Totally Fucked Up (censored title Totally F***ed Up in many references and publicity material) is a 1993 film written and directed by Gregg Araki. The first installment of Araki's Teenage Apocalypse Trilogy, Totally Fucked Up is a seminal entry in the New Queer Cinema genre.

Totally Fucked Up chronicles the dysfunctional lives of six gay adolescents who have formed a family unit and struggle to get along with each other and with life in the face of various major obstacles. Araki classified it as "a rag-tag story of the fag-and-dyke teen underground....a kinda cross between avant-garde experimental cinema and a queer John Hughes flick."


DVD release

Totally Fucked Up was released on Region 1 DVD on June 28, 2005.


The plot is concerned with six teenagers, four of whom are gay men, the other two a "traditional" lesbian couple. The plot is spliced with segments of other material and occasional tangents not central to the plot, but it mainly follows a linear structure. Araki has constructed the film in 15 parts, which is described in the opening titles.
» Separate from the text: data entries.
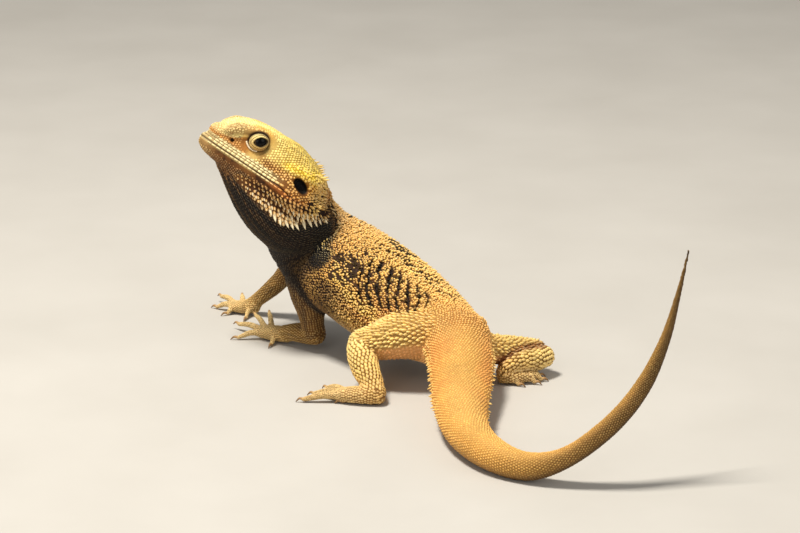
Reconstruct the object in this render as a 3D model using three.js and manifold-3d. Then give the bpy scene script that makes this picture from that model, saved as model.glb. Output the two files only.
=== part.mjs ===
// Bearded dragon (Pogona vitticeps), a life-size still model of a resting adult.
// Units are millimetres and +Z is up. +X is the animal's trailing side and +Y its right:
// the head looks towards -X, the hips point towards +Y and the tail curls round to +X.
import * as THREE from "three";
import { mergeVertices } from "three/addons/utils/BufferGeometryUtils.js";
import Module from "manifold-3d";

const wasm = await Module();
wasm.setup();

// ---- Driving dimensions ----
const GAP = 0.3; // clearance left between neighbouring nodes
const FLOOR = 0; // level on which hands, feet and tail rest
const SNOUT = [-108.6, 50, 94.9]; // tip of the snout at the mouth line
const HEAD_PITCH = 33; // degrees the snout is raised
const HEAD_YAW = 8; // degrees the snout is turned towards the animal's left
const HEAD_ROLL = -3; // degrees the crown leans to the right
const EYE_BACK = 18.8; // from the snout tip back to the eye's centre
const EYE_SIDE = 8.4; // from the midline out to the eye's centre
const EYE_UP = 10.8; // from the mouth line up to the eye's centre
const EYE_RADIUS = 4.5;
const EAR_BACK = 42;
const EAR_UP = 4.8;
const EAR_LENGTH = 7;
const EAR_WIDTH = 3.8;
const CLAW_LENGTH = 3.2;
const CLAW_RADIUS = 0.7;
const CLAW_THIN = 0.3; // half thickness at a claw's tip
const TOE_TAPER = 0.75; // a toe's end against its middle

// ---- Colours of the living skin ----
const YELLOW = 0xe6c060;
const GOLD = 0xd9a552;
const SAND = 0xc9a466;
const THROAT = 0x9c8660;
const TAN = 0xb98a4a;
const BROWN = 0x8a6a40;
const IRIS = 0x2a1c0c;

// ---- Stations ----
// Each row of a body table is [x, y, z, half width, height above, depth below].
const TRUNK = [
  [-72, 56, 68, 13, 13, 16],
  [-67, 58, 57, 17, 14, 20.5],
  [-61, 59, 47, 21.5, 15, 22],
  [-53, 55, 40, 25, 16, 21],
  [-41, 45, 34, 26.3, 16, 20],
  [-27.5, 30.5, 28.5, 25.2, 15.2, 19.5],
  [-14, 15, 24, 20.5, 14, 16.5],
  [-4, 1, 20.5, 15.5, 12.5, 14],
  [-1, -13, 16.5, 13.8, 11.5, 13],
  [-1, -30, 13, 12.8, 10.2, 12],
  [-1.5, -52, 10.5, 11.2, 9, 10.6],
  [1, -74, 8.6, 9.1, 7.8, 8.7],
  [9.5, -93, 7.2, 7.2, 6.6, 7.3],
  [23, -104.5, 6.6, 5.4, 5.4, 6.7],
  [38.5, -109.5, 12, 4.4, 4.4, 4.4],
  [55, -110, 25.5, 4.1, 4.1, 4.1],
  [67, -106.5, 40, 3.6, 3.6, 3.6],
  [75, -103, 57, 2.5, 2.5, 2.5],
  [79.8, -100, 74, 1.4, 1.4, 1.4],
  [83.7, -97, 91.2, 0.5, 0.5, 0.5],
];

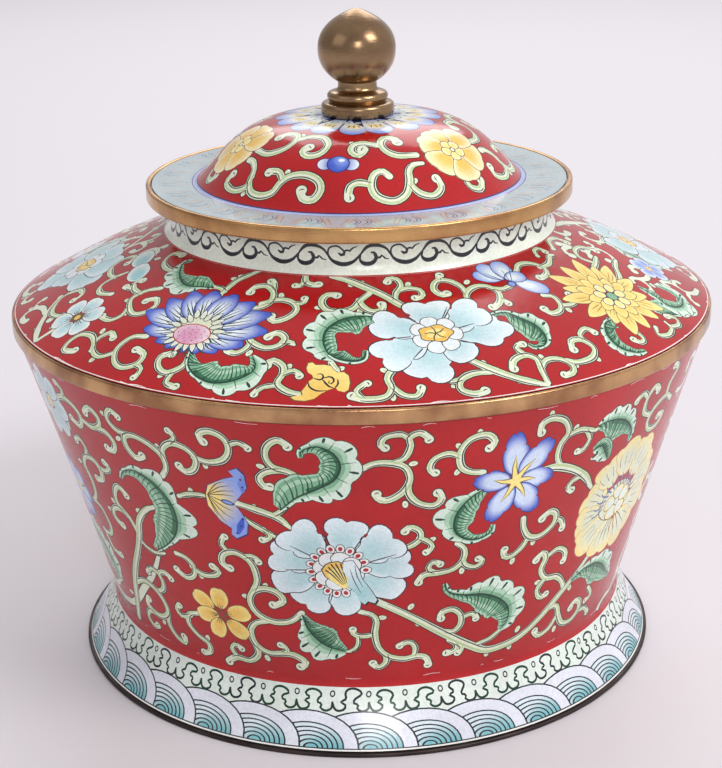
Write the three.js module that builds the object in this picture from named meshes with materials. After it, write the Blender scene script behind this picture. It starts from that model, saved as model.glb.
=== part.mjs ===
import * as THREE from "three";

// A round covered jar of painted enamel on sheet copper: a bowl that widens upwards from a
// flared foot, a low cone of a shoulder with a short neck, and a domed lid with a turned knob.
// A brass band covers the joint of bowl and shoulder, a brass ring edges the lid, and a dark
// metal rim edges the foot.
// Millimetres, +Z up, origin at the middle of the underside, on the surface it stands on.

// Jar, from the ground up.
const footRadius = 106.8; // outside of the foot at the ground
const footHeight = 23; // ground to the waist
const footFlare = 1.35; // how late the foot spreads: 1 is a straight cone
const waistRadius = 94.9;
const wallHeight = 101.8; // waist to the shoulder band
const wallHollow = 0.6; // how far the wall curves in between waist and band
const shoulderRise = 26.2; // band to the foot of the neck
const shoulderCrown = 1.5; // how far the shoulder swells above a straight cone
const neckRadius = 67.9;
const neckHeight = 13.8; // foot of the neck to its lip
const neckFillet = 4; // hollow curve where the shoulder turns up into the neck
const jarWall = 2.2; // copper with enamel on both faces
const floorFillet = 8; // round corner inside, where the wall meets the floor

// Metal rings.
const footRimHeight = 1.5;
const footRimWidth = 3.4;
const bandRadius = 125;
const bandHeight = 5.2;
const bandThickness = 1.7;
const bandStand = 1.2; // how far the band stands out from the top of the wall
const lidOverhang = 7.5; // how far the lid's ring stands out from the neck
const lidRimHeight = 5.2;
const lidRimThickness = 1.9;
const ringEdge = 0.7; // rounding on the rings' edges
const bandLap = 0.9; // how far the band's edge hides the shoulder's

// Lid.
const lidWall = 2;
const brimProud = 0.2; // how far the lid's ring stands above its brim
const brimWidth = 17.3; // lid's ring to where the dome springs from the brim
const domeHeight = 22;
const domeSquareness = 4.5; // a high value flattens the top
const domeSpring = 1.4; // a high value widens the hollow curve at the brim
const flangeDepth = 11; // how far the lid's collar reaches into the neck

// Knob.
const knobBaseRadius = 12.8;
const knobBaseHeight = 4.3;
const knobStepRadius = 10.7;
const knobStepHeight = 3.7;
const knobNeckRadius = 6.8;
const knobNeckHeight = 3.4;
const knobNeckSpread = 0.9; // how much wider the knob's neck is at its foot
const ballRadius = 13.6;
const ballDrop = 10.8; // ball's widest ring down to the neck
const ballRise = 14.4; // ball's widest ring up to the tip

// Fits.
const seam = 0.3; // gap between pieces that touch
const lidFit = 0.6; // play of the lid's collar in the neck

// Facets.
const ringSides = 52;
const knobSides = 28;

// Heights and radii that follow from the sizes above.
const bandFoot = footHeight + wallHeight;
const bandTop = bandFoot + bandHeight;
const joint = bandFoot + bandHeight / 2;
const neckFoot = bandTop + shoulderRise;
const lip = neckFoot + neckHeight;
const brimUnder = lip + seam;
const brimTop = brimUnder + lidWall;
const domeTop = brimTop + domeHeight;
const knobFoot = domeTop + seam;
const wallTopRadius = bandRadius - bandStand;
const seatRadius = bandRadius - bandThickness - seam;
const seatInner = seatRadius - jarWall;
const shoulderRadius = bandRadius - bandLap;
const lidRimRadius = neckRadius + lidOverhang;
const domeRadius = lidRimRadius - brimWidth;
const brimRadius = lidRimRadius - lidRimThickness - seam;
const boreRadius = neckRadius - jarWall;
const flangeRadius = boreRadius - lidFit;
const floorTop = footHeight;
const floorUnder = floorTop - jarWall;
const underFoot = footRimHeight + seam;

const point = (radius, height) => new THREE.Vector2(radius, height);

// A row of points from a formula of t, which runs from 0 to 1.
function along(steps, formula) {
  return Array.from({ length: steps + 1 }, (_, i) => formula(i / steps));
}

// A quarter turn of a circle or ellipse about a centre, from angle a to angle b in degrees.
function arc(centre, across, up, a, b, steps) {
  return along(steps, (t) => {
    const angle = THREE.MathUtils.degToRad(THREE.MathUtils.lerp(a, b, t));
    return point(centre.x + across * Math.cos(angle), centre.y + up * Math.sin(angle));
  });
}

// The same line moved sideways, to the left of its direction.
function offset(line, distance) {
  return line.map((here, i) => {
    const before = line[Math.max(i - 1, 0)];
    const after = line[Math.min(i + 1, line.length - 1)];
    const way = after.clone().sub(before).normalize();
    return point(here.x - way.y * distance, here.y + way.x * distance);
  });
}

// Turns a closed outline, or one that starts and ends on the axis, about the upright axis.
function turned(name, outline, sides, material) {
  const geometry = new THREE.LatheGeometry(outline, sides).rotateX(Math.PI / 2);
  const mesh = new THREE.Mesh(geometry, material);
  mesh.name = name;
  return mesh;
}

// The jar's outside, one line for each part of it, all running upwards.
function footLine() {
  return along(5, (t) => {
    const height = THREE.MathUtils.lerp(underFoot, footHeight, t);
    const spread = (1 - height / footHeight) ** footFlare;
    return point(THREE.MathUtils.lerp(waistRadius, footRadius, spread), height);
  });
}

function wallLine() {
  return along(3, (t) => {
    const straight = THREE.MathUtils.lerp(waistRadius, wallTopRadius, t);
    const height = THREE.MathUtils.lerp(footHeight, bandFoot, t);
    return point(straight - wallHollow * Math.sin(Math.PI * t), height);
  });
}

function shoulderLine() {
  const neckTurn = neckRadius + neckFillet * 0.5;
  const top = neckFoot - neckFillet * 0.25;
  return along(4, (t) => {
    const height = THREE.MathUtils.lerp(bandTop + seam, top, t);
    const radius = THREE.MathUtils.lerp(shoulderRadius, neckTurn, t);
    return point(radius, height + shoulderCrown * Math.sin(Math.PI * t));
  });
}

function neckLine() {
  return [
    point(neckRadius + neckFillet * 0.12, neckFoot + neckFillet * 0.35),
    point(neckRadius, neckFoot + neckFillet),
    point(neckRadius, lip),
  ];
}

function enamelled(color, roughness) {
  return new THREE.MeshStandardMaterial({ color, roughness, metalness: 0 });
}

// Foot and wall, up to the joint behind the brass band.
function makeBowl() {
  const foot = footLine();
  const wall = wallLine();
  const recess = offset(foot, jarWall).filter((p) => p.y > underFoot && p.y < floorUnder);
  const inside = offset(wall, jarWall).filter((p) => p.y > floorTop + floorFillet && p.y < bandFoot);
  const cornerRadius = waistRadius - jarWall - floorFillet;
  const corner = arc(point(cornerRadius, floorTop + floorFillet), floorFillet, floorFillet, -8, -90, 3);
  const outline = [
    point(0, floorUnder),
    point(recess[recess.length - 1].x, floorUnder),
    ...recess.reverse(),
    point(footRadius - footRimWidth, underFoot),
    ...foot,
    ...wall.slice(1, -1),
    point(wallTopRadius, bandFoot - seam),
    point(seatRadius, bandFoot - seam),
    point(seatRadius, joint - seam / 2),
    point(seatInner, joint - seam / 2),
    ...inside.reverse(),
    ...corner,
    point(0, floorTop),
  ];
  return turned("bowl", outline, ringSides, enamelled(0xb4262c, 0.22));
}

// Shoulder and neck, from the joint up to the lip.
function makeShoulder() {
  const shoulder = shoulderLine();
  const under = offset(shoulder, jarWall).filter((p, i) => i > 0 && p.x > boreRadius);
  const start = point(seatInner, joint + seam / 2);
  const outline = [
    start,
    point(seatRadius, joint + seam / 2),
    point(seatRadius, bandTop + seam),
    ...shoulder,
    ...neckLine(),
    point(boreRadius, lip),
    point(boreRadius, neckFoot - jarWall),
    ...under.reverse(),
    start,
  ];
  return turned("shoulder", outline, ringSides, enamelled(0xb4262c, 0.22));
}

// A ring whose outer edges are rounded, from its foot up.
function makeRing(name, outer, thickness, foot, height, material) {
  const inner = outer - thickness;
  const top = foot + height;
  const edge = Math.min(ringEdge, height / 2, thickness);
  const outline = [
    point(inner, foot),
    ...arc(point(outer - edge, foot + edge), edge, edge, -90, 0, 1),
    ...arc(point(outer - edge, top - edge), edge, edge, 0, 90, 1),
    point(inner, top),
    point(inner, foot),
  ];
  return turned(name, outline, ringSides, material);
}

function makeLid() {
  const dome = along(9, (t) => {
    const share = Math.cos((Math.PI / 2) * t);
    const fall = (1 - share ** domeSquareness) ** domeSpring;
    return point(domeRadius * share, brimTop + domeHeight * fall);
  });
  dome[dome.length - 1].x = 0;
  const springLine = domeRadius - lidWall;
  const inside = offset(dome, lidWall).filter((p) => p.y > brimUnder + lidWall && p.x > lidWall);
  const flangeInner = flangeRadius - lidWall;
  const outline = [
    point(0, domeTop - lidWall),
    ...inside.reverse(),
    point(springLine, brimUnder),
    point(flangeInner, brimUnder),
    point(flangeInner, brimUnder - flangeDepth),
    point(flangeRadius, brimUnder - flangeDepth),
    point(flangeRadius, brimUnder),
    point(brimRadius, brimUnder),
    point(brimRadius, brimTop),
    ...dome,
  ];
  return turned("lid", outline, ringSides, enamelled(0xc0282c, 0.2));
}

function makeKnob() {
  const baseTop = knobFoot + knobBaseHeight;
  const stepTop = baseTop + knobStepHeight;
  const neckTop = stepTop + knobNeckHeight;
  const widest = neckTop + ballDrop;
  const baseRound = knobBaseHeight * 0.3;
  const stepRound = knobStepHeight * 0.45;
  const underBall = Math.asin(knobNeckRadius / ballRadius);
  const ballUnder = along(4, (t) => {
    const angle = THREE.MathUtils.lerp(underBall, Math.PI / 2, t);
    const drop = Math.cos(angle) / Math.cos(underBall);
    return point(ballRadius * Math.sin(angle), widest - ballDrop * drop);
  });
  const ballOver = along(8, (t) => {
    const share = Math.sin((Math.PI / 2) * t);
    return point(ballRadius * (1 - share ** 2.5) ** 0.83, widest + ballRise * share);
  });
  const outline = [
    point(0, knobFoot),
    point(knobBaseRadius - baseRound * 0.4, knobFoot),
    point(knobBaseRadius, knobFoot + baseRound * 0.6),
    ...arc(point(knobBaseRadius - baseRound, baseTop - baseRound), baseRound, baseRound, 0, 90, 2),
    point(knobStepRadius - stepRound * 0.5, baseTop + stepRound * 0.1),
    ...arc(point(knobStepRadius - stepRound, stepTop - stepRound), stepRound, stepRound, -40, 75, 3),
    point(knobNeckRadius + knobNeckSpread, stepTop + knobNeckHeight * 0.12),
    point(knobNeckRadius, stepTop + knobNeckHeight * 0.45),
    ...ballUnder,
    ...ballOver.slice(1, -1),
    point(0, widest + ballRise),
  ];
  const brass = new THREE.MeshStandardMaterial({
    color: 0x8f6d50,
    roughness: 0.3,
    metalness: 1,
  });
  return turned("finial", outline, knobSides, brass);
}

const bandBrass = new THREE.MeshStandardMaterial({
  color: 0xa8784c,
  roughness: 0.32,
  metalness: 1,
});
const lidBrass = new THREE.MeshStandardMaterial({
  color: 0xad7f52,
  roughness: 0.3,
  metalness: 1,
});
const darkBrass = new THREE.MeshStandardMaterial({
  color: 0x4d413b,
  roughness: 0.45,
  metalness: 1,
});

const jar = new THREE.Group();
jar.add(
  makeBowl(),
  makeShoulder(),
  makeRing("foot_rim", footRadius, footRimWidth, 0, footRimHeight, darkBrass),
  makeRing("shoulder_band", bandRadius, bandThickness, bandFoot, bandHeight, bandBrass),
);

const cover = new THREE.Group();
const lidRimFoot = brimTop + brimProud - lidRimHeight;
cover.add(
  makeLid(),
  makeRing("lid_rim", lidRimRadius, lidRimThickness, lidRimFoot, lidRimHeight, lidBrass),
  makeKnob(),
);
jar.add(cover);

export default jar;
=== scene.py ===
import bpy
import math
import numpy as np
from mathutils import Matrix, Vector
from mathutils.geometry import delaunay_2d_cdt


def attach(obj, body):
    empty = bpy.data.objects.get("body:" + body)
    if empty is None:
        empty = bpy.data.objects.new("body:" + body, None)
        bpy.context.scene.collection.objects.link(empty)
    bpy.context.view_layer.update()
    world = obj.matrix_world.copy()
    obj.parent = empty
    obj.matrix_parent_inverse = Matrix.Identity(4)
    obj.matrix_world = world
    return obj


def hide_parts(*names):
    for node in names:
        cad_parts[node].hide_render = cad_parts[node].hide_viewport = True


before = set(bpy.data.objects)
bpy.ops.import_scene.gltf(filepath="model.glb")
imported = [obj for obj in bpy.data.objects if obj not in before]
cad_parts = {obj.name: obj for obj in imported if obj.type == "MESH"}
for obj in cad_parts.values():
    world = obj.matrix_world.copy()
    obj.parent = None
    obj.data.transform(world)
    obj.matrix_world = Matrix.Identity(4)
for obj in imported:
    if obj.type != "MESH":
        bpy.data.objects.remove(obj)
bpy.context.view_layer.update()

mm = 0.001
print("frame loaded")


# colours as the eye reads them, 0 to 255; linear turns one into what the renderer wants
def linear(colour):
    # colour of 0 to 255 as the renderer's linear light
    c = np.asarray(colour, float) / 255
    return np.where(c <= 0.04045, c / 12.92, ((c + 0.055) / 1.055) ** 2.4)


paint = {
    "red": (174, 12, 18),
    "cream": (226, 232, 208),
    "stem": (186, 206, 152),
    "stemLine": (44, 62, 42),
    "shade": (58, 44, 28),
    "mint": (214, 232, 216),
    "leaf": (124, 174, 140),
    "leafLight": (172, 208, 180),
    "leafDark": (44, 104, 72),
    "leafLine": (22, 62, 44),
    "ink": (36, 38, 46),
    "ice": (230, 240, 244),
    "iceBlue": (158, 206, 210),
    "iceShade": (184, 218, 222),
    "skyBlue": (136, 162, 228),
    "paleBlue": (206, 220, 242),
    "cobalt": (60, 88, 196),
    "yellow": (240, 196, 96),
    "paleYellow": (248, 226, 140),
    "white": (238, 238, 234),
    "rose": (216, 156, 186),
    "crimson": (176, 34, 48),
    "brown": (100, 76, 44),
    "straw": (222, 226, 198),
    "gold": (244, 208, 112),
    "primrose": (252, 240, 200),
    "borderGreen": (222, 232, 224),
    "waveWhite": (222, 226, 236),
    "wavePale": (214, 228, 234),
    "waveTeal": (112, 182, 190),
    "neckCream": (238, 244, 230),
    "brimGrey": (176, 192, 196),
    "brimBlue": (164, 186, 194),
    "brimTan": (190, 164, 142),
    "lavender": (168, 178, 222),
    "navy": (36, 44, 98),
    "inside": (188, 212, 214),
}


# the jar in mm; its outlines below are rows of (radius, height)
jar = {
    "footRadius": 106.8, "footHeight": 23.0, "footFlare": 1.35,  # flare: how late the foot spreads
    "underFoot": 1.8, "borderTop": 20.3,  # where the foot's paint starts, and where its borders end
    "waistRadius": 94.9, "wallTop": 124.8, "wallTopRadius": 123.8, "wallHollow": 0.6,
    "seatRadius": 123.0, "bandTop": 130.0, "jointGap": 0.01,  # behind the brass band
    "shoulderRadius": 124.1, "shoulderCrown": 1.5,
    "neckRadius": 67.9, "neckFoot": 156.2, "neckFillet": 4.0, "lip": 170.0,
    "wall": 2.2, "floorFillet": 8.0, "seam": 0.3,  # seam: gap between pieces that touch
    "columns": 180,  # sides of everything that is turned
}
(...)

The film details the lives and romances of the six characters, before ultimately culminating at a climax at which there is an epilogue-like reaction from five of the characters before the film ends and the blue font credits appear.


The film makes extensive use of a handheld video camcorder, which one of the characters uses to provide insight into the lives of other characters through interview-like discussion. The technique becomes popular throughout 1990s film, evident also in such later works as American Beauty (1999) and The Blair Witch Project (1999).